Marcos joined the World Bank in 1999, managing and supporting several initiatives on access to information, transparency, and social accountability in different regions of the world such as ECA, LCR and EAP. In implementing the above activities, he forged partnerships with international institutions, local public bodies and NGOs.
On July 1, 2006, he joined the Media, Information & Governance Program of the World Bank Institute. Within the broader framework of promoting good governance, he has focused on promoting access to public information and strengthening the role that media plays in accountability and governance, mainly in Latin America and the Caribbean. Prior to this position, he was a member of WBI’s Social Empowerment and Social Inclusion Program.
Vasumathi L. Rollakanty
Program Assistant
Ms. Vasumathi Rollakanty is an administrative client support staff. She provides full secretarial and administrative support to the public sector government program. Ms. Rollakanty joined WBIPR in September 1999. She has worked on a number of regional workshops including the Asian Development Forum. Prior to joining WBIPR, Ms. Rollakanty worked with the Information Solutions Group in Information Management Services and Knowledge Management Systems.
Eonseog Song
Senior Public Sector Specialist
Eonseog Song joined the World Bank in January 2008, as a secondee from the Ministry of Strategy and Finance in South Korea. Currently, he is working with the Public Sector Governance team at WBIPR. He has developed and delivered knowledge partnership programs on public expenditure management, intergovernmental fiscal relations and e-government procurement, while serving as a liaison officer of the South Korean government, sharing South Korea’s experiences and lessons learned from economic development and public sector reform with client countries.

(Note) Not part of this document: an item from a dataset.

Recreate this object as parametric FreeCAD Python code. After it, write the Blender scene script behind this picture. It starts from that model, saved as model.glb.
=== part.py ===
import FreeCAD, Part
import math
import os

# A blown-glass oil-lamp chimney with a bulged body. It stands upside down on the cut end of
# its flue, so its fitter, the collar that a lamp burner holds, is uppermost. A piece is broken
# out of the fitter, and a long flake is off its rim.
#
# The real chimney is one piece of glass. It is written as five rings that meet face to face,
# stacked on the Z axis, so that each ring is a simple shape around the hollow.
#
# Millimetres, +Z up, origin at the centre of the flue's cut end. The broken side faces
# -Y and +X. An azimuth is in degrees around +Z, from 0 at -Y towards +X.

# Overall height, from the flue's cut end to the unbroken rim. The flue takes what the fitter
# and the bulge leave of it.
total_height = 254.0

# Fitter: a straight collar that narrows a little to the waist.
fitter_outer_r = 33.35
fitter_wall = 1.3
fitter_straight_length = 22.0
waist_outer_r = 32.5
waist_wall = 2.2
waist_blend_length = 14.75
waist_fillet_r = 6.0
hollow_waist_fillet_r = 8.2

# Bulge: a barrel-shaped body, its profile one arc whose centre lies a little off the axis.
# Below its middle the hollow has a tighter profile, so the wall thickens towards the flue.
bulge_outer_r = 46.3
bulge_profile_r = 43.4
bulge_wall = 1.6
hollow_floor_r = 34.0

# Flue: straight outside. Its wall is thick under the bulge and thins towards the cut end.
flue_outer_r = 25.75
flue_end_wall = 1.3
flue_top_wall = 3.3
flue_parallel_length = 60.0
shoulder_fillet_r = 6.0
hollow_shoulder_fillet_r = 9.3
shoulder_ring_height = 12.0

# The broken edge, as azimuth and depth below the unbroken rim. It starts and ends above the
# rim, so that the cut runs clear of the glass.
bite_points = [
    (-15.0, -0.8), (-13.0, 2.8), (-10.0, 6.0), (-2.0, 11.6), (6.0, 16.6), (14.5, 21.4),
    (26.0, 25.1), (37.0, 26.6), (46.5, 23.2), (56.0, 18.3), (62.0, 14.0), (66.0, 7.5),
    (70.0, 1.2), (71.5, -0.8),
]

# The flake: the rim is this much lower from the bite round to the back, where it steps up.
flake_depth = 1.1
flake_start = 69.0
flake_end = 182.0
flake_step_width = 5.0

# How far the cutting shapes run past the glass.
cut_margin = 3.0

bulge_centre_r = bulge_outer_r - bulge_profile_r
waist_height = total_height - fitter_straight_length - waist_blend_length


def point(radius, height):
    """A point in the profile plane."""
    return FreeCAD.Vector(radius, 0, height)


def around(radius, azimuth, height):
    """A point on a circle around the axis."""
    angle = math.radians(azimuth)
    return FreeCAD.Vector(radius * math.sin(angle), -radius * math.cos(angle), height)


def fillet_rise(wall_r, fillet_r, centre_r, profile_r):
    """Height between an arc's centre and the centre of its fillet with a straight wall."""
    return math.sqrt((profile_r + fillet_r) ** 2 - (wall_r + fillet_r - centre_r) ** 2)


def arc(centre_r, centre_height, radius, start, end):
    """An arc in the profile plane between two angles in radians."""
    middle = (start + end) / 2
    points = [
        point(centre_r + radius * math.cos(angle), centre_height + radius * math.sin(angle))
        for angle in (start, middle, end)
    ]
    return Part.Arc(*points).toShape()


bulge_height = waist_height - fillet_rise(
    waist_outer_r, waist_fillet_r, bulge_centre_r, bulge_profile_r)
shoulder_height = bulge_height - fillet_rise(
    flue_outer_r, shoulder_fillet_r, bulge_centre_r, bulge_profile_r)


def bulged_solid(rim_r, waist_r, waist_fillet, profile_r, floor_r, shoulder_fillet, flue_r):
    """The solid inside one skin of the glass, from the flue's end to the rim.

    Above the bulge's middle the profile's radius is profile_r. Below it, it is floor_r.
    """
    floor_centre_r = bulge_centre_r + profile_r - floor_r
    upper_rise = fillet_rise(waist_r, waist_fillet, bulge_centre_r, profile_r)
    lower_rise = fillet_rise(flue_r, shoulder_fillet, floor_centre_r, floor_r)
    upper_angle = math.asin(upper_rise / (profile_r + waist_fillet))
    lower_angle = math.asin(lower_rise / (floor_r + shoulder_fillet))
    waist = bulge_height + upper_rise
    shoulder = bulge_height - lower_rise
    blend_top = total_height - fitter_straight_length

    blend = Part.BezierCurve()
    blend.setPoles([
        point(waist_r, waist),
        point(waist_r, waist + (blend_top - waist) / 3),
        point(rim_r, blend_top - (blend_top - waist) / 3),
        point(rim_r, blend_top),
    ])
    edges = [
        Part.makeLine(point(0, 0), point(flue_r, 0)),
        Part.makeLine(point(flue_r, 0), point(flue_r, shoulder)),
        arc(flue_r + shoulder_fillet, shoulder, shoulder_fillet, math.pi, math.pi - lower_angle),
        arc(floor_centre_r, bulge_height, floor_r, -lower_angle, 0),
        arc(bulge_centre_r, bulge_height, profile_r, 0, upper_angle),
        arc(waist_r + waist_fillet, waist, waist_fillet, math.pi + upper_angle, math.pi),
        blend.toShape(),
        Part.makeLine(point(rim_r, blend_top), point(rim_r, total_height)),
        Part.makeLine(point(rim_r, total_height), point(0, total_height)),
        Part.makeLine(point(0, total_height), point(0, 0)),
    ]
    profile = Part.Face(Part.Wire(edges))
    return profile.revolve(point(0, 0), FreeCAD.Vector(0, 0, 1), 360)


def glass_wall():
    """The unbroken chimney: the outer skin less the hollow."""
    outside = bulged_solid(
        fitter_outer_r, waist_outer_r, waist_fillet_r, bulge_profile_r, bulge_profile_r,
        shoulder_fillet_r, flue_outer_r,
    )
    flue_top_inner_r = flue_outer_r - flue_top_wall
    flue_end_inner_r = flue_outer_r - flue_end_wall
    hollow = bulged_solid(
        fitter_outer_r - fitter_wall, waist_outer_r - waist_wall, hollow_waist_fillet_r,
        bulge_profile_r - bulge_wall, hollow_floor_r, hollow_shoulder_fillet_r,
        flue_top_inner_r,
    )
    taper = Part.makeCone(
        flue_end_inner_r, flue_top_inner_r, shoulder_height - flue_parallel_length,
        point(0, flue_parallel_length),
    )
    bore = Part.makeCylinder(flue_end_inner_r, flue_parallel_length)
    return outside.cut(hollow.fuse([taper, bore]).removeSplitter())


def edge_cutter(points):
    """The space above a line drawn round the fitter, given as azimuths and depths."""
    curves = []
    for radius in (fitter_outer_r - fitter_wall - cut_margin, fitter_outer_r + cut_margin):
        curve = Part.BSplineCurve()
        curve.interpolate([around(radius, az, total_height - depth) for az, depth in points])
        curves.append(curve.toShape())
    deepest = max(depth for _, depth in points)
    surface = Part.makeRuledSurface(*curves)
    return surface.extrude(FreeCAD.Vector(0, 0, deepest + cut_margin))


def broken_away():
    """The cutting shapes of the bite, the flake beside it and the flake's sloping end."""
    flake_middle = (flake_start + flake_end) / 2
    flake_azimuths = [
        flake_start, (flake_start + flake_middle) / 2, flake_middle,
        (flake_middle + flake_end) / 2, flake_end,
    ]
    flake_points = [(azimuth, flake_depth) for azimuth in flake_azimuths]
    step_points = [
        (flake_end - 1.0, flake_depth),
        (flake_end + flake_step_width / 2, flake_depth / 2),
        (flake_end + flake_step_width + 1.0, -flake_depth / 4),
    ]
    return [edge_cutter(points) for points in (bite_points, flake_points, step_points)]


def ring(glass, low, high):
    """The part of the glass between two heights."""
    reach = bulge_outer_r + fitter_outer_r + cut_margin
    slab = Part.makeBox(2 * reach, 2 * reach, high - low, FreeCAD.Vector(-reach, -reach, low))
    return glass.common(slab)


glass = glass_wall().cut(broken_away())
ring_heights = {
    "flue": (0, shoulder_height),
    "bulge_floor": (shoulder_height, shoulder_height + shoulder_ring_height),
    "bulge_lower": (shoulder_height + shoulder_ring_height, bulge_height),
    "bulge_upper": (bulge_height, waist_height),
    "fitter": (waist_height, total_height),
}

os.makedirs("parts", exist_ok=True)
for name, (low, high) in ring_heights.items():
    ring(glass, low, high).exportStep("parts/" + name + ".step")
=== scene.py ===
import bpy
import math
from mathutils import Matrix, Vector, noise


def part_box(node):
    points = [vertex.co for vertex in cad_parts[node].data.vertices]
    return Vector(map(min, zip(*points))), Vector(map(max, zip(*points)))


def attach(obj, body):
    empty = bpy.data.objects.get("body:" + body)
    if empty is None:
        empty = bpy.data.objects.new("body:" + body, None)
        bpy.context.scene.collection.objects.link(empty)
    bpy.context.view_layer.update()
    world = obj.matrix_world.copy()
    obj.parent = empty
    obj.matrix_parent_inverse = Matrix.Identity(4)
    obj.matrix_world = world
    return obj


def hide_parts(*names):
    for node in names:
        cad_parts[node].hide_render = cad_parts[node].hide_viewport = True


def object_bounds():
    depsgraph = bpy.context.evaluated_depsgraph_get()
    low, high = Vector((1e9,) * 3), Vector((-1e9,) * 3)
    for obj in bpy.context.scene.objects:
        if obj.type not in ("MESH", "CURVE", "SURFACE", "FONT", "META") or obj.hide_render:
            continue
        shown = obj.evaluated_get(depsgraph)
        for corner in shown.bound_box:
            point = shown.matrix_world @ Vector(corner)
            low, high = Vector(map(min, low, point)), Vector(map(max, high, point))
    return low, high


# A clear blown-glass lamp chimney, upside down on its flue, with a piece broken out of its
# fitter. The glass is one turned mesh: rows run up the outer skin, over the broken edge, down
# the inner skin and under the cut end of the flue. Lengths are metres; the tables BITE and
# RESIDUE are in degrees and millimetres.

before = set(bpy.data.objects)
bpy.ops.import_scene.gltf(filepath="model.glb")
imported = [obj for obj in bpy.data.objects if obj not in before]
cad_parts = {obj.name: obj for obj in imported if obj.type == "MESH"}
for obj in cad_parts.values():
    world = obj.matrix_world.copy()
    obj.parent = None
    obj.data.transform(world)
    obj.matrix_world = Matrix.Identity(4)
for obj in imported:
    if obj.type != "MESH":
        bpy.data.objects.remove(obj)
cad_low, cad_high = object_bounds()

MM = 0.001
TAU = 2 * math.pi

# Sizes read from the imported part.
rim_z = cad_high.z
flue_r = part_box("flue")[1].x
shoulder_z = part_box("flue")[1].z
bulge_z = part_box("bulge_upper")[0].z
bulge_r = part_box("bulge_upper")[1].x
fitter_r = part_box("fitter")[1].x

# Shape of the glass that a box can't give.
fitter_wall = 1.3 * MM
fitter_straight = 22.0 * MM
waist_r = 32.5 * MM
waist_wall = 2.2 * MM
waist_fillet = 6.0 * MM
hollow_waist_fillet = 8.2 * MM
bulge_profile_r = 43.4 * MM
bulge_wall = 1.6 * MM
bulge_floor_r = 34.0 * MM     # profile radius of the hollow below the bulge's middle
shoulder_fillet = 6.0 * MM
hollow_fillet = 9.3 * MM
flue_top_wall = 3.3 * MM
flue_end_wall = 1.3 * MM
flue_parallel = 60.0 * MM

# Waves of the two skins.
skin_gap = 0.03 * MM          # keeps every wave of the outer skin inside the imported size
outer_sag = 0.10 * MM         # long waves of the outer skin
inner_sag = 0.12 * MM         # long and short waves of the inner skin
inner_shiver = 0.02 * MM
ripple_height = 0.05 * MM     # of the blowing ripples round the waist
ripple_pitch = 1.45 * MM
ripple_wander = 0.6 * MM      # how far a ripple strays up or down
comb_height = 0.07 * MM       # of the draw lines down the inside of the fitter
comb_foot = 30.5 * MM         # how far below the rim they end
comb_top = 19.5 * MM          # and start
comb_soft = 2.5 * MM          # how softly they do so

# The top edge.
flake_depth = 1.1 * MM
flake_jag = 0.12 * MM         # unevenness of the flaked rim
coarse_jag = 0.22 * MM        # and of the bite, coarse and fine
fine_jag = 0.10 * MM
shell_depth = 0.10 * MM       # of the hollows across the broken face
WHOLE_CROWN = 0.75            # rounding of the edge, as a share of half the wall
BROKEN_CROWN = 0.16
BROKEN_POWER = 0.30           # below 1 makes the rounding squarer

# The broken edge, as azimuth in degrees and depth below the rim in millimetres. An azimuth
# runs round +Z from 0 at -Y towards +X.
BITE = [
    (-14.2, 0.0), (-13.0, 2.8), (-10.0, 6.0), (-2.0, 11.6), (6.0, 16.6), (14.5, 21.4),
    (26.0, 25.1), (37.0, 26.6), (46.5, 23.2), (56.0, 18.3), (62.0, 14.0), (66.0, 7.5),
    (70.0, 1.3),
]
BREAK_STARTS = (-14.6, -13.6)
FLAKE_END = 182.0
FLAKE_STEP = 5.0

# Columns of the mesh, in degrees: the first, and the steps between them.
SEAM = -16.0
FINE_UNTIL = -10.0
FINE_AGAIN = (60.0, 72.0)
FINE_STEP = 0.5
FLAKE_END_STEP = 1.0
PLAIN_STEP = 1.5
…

Before joining the World Bank, he served as the Managing Director of International Economy and Industrial Policy Bureau in National Economic Advisory of Korea. He has over twenty years of experience in economic policy making with the Government of Korea. His diverse experience includes public finance management and budgeting, financial policy, tax policy, international economy and industry. In his early career he also served as an instructor at Graduate School of Public Administration of State University of New York. He has published several books including Explanation of Excess Land Profit Tax and How Korea Reformed Public Sector?He holds a PhD in economics.
Frederick C. Stapenhurst Senior Public Sector Management Specialist
Rick Stapenhurst joined the World Bank in 1996, and has concentrated on issues in accountability and integrity, political risk analysis, investment decision making, government policy development and implementation, and institutional analysis and assessment. He has worked throughout Sub-Saharan Africa, as well as having spent time in the Asia Pacific and Eastern Europe.
His publications include Political Risk Around the North Atlantic (Macmillan Press/St. Martin's 1993), Industrial Democracy Today (McGraw Hill-Ryerson 1979), and numerous articles in the business and academic press.
A Canadian citizen, Mr. Stapenhurst completed his doctorate of business administration in 1989 at the International Graduate School, and has Masters degrees in Business Administration and Development Studies. Before coming to the World Bank, Mr. Stapenhurst was the Director of Multilateral Development Banks at the Canadian International Development Agency and an Adjunct Professor for International Marketing at the University of Ottawa and at McGill University.
Kaitlin Tierney joined the World Bank Institute in 2005. In coordination with the task managers, Anwar Shah and Frederick Stapenhurst, she assists in organizing training events and monitoring the Public Sector Governance program. She graduated from Cornell University with B.A. in Sociology.